Scripts to ease the reduction of MC data on the LST cluster at La Palma. With this package, the analysis/creation of R1/DL0/DL1/DL2/IRFs can be orchestrated.

Project description

code documentation CI coverage

Scripts to ease the reduction of MC data on the LST cluster at La Palma. With this package, the analysis/creation of R1/DL0/DL1/DL2/IRFs can be orchestrated.

Contact: Thomas Vuillaume, thomas.vuillaume [at] lapp.in2p3.fr Enrique Garcia, garcia [at] lapp.in2p3.fr Lukas Nickel, lukas.nickel [at] tu-dortmund.de

Requesting a MC analysis

As a LST member, you may require a MC analysis with a specific configuration, for example to later analyse a specific source with tuned MC parameters.

To do so, please:

  1. Open a pull request from your fork into lstMCpipe, adding the desired configuration in a new directory named date_ProdID in production_configs.

  2. You may have a look at the production_configs/template_prod as an example.

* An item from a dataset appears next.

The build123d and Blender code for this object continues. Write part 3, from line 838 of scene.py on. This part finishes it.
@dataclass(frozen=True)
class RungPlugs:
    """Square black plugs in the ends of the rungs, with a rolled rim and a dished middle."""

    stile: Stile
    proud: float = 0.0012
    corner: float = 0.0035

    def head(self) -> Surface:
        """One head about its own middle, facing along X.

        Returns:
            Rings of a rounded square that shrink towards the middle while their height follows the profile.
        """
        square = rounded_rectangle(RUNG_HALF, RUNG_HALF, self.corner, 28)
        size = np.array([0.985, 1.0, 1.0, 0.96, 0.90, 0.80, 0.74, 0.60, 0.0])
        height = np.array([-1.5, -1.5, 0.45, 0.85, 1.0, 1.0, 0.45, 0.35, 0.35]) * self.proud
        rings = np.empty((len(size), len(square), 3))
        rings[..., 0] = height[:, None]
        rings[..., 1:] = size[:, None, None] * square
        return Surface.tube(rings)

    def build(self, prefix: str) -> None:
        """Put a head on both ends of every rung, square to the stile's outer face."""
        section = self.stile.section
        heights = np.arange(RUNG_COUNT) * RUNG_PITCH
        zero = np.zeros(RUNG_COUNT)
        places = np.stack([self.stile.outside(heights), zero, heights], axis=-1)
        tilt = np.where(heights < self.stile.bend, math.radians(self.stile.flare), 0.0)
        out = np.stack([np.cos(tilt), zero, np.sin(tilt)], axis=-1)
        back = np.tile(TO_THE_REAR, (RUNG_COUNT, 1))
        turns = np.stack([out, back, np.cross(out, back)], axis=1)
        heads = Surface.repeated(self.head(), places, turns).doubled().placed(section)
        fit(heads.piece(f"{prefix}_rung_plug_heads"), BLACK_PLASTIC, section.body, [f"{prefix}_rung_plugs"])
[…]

  3. Add a descriptive production ID (e.g. mrk421_psf_tuned) to you directory and configuration.

  4. The requested config must contain:

  • a lstchain config file (please provide an exhaustive config that will help others and provide a more explicit provenance information)

  • a lstmcpipe config file

  • a readme with a short description of why you require this analysis to be run

The proposed configuration will be tested for validity by continuous integration tests and we will interact with you to run the analysis on the cluster at La Palma.

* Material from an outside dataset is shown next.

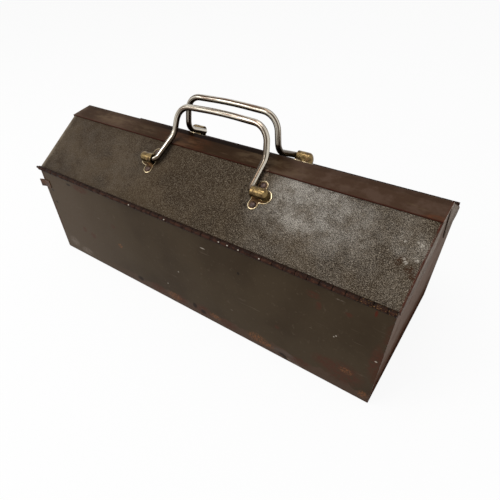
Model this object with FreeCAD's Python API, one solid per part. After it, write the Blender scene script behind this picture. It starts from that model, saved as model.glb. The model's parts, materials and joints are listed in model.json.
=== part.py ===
import FreeCAD, Part
import os
from math import asin, atan2, cos, degrees, hypot, pi, radians, sin, tan
from FreeCAD import Vector

# A steel toolbox with two lids that open like barn doors, a wire bail on each lid,
# and two trays that swing out on parallel arms. Millimetres, X along the box, front at -Y.

# Body
length = 508.0
depth = 200.0
wall_height = 138.4
sheet = 1.0
base_bend = 3.0
panel_flange = 12.0
panel_top_gap = 0.5
flange_below_leaf = 1.0

# Continuous hinges
knuckle_radius = 2.8
pin_radius = 1.5
running_fit = 0.05
leaf_thickness = 0.9
leaf_width = 18.0
knuckle_length = 12.7
cut_knuckle_length = 8.0
knuckle_gap = 0.3
knuckle_clear = 0.5
lid_edge_clear = 0.75
pin_overhang = 5.0

# Roof line: the strip's near edge lies ahead of the middle of the box, the ridge behind it
ridge_height = 194.1
ridge_behind = 9.3
strip_edge_ahead = 22.3
strip_drop = 3.9
lap_gap = 0.3
lap_start = 0.5
lap_width = 22.0
roof_bend = 3.0

# Lid end skirts
skirt_gap = 0.5
skirt_bend = 2.5
skirt_below_wall = 4.4
skirt_front_inset = 5.0
front_skirt_top = 3.0
front_skirt_foot = 16.0
rear_skirt_top = 4.0
rear_skirt_foot = 40.0
skirt_corner = 0.5
lap_end_inset = 1.5

# Tray linkage: distances inward from and above a hinge axis
tray_pivot = (40.0, -30.0)
link_offset = (13.2, -27.0)
arm_thickness = 1.5
arm_half_width = 5.5
arm_room = 6.0
lid_open = 120.0
stop_along = 18.0
stop_radius = 2.0
lid_arm_foot = (33.0, 66.0)
lid_arm_flange = 12.0

# Rivets and studs of the linkage
shank_radius = 2.5
collar_radius = 4.0
head_thickness = 1.0
side_gap = 0.3
loose_hole = 0.5

# Trays
tray_room = 3.0
tray_outer_wall = 12.0
tray_inner_wall = 86.0
tray_bottom = -65.0
tray_height = 41.5
tray_wall = 0.9
tray_bend = 3.0
tray_hem = 5.0

# Bails, with the length of each one's upright and the angle at which it stands at rest
wire_radius = 3.175
bail_centre = 2.0
foot_half_span = 68.5
elbow_half_span = 66.0
grip_half_span = 62.0
pivot_along = 63.3
pivot_above = 6.5
rest_gap = 0.3
lower_leg = 40.6
front_upright = (33.2, 73.1636)
rear_upright = (40.3, 92.4747)
foot_length = 17.0
foot_bend = 5.0
elbow_bend = 9.0
grip_bend = 20.0
grip_crown = 2.5
crown_share = 0.75

# Bail brackets
bracket_mouth = 3.8
dome_radius = 6.2
dome_cavity = 3.8
dome_length = 19.4
dome_end_play = 1.0
plate_thickness = 1.2
plate_margin = 2.2
ear_spread = 12.0
ear_inset = 5.0
ear_radius = 5.6
rivet_radius = 1.9
rivet_head_radius = 3.4
rivet_head_top = 2.0
rivet_head_height = 1.3
rivet_clench = 0.8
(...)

Depending on the number of requests, we may give priorities.

Install

As as user:

git clone https://github.com/cta-observatory/lstmcpipe.git
cd lstmcpipe
conda env create -n lstmcpipe -f environment.yml
conda activate lstmcpipe
pip install .

This will setup a new enviroment with lstchain and other needed tools available in supported versions. At this point in time, this fixes ctapipe to the version, that lstchain depends on. Splitting the requirements and supporting different pipelines independently is a work in progress. HIPERTA (referred to as rta in the following) support is builtin, but no installation instructions can be provided as of now.

Alternatively, you can install lstmcpipe in your own enviroment to use different versions of the analysis pipelines. WARNING: Due to changing APIs and data models, we cannot support other versions than the ones specified in the enviroment.

As as developer:

git clone https://github.com/cta-observatory/lstmcpipe.git
cd lstmcpipe
conda env create -n lstmcpipe_dev -f environment.yml
conda activate lstmcpipe_dev
pip install -e .
pre-commit install

This will setup a pre-commit hook: Given that you are in the right enviroment, it will run and format files you are about to commit with black. (You need to stage the changes again after that). This ensures the formatting of the code follows our guidelines and there is less work dealing with the code checker in the CI.

Quickstart

The way to launch either the full pipeline (r0 to IRFs) or a workflow with less stages (r0 to merging, for example) is the same; you should run the same command/launch the same script in any case;

lstmcpipe -c config_MC_prod.yml -conf_lst lstchain_*.json [-conf_cta CONFIG_FILE_CTA] [-conf_rta CONFIG_FILE_RTA] [--debug] [--log-file LOG_FILE]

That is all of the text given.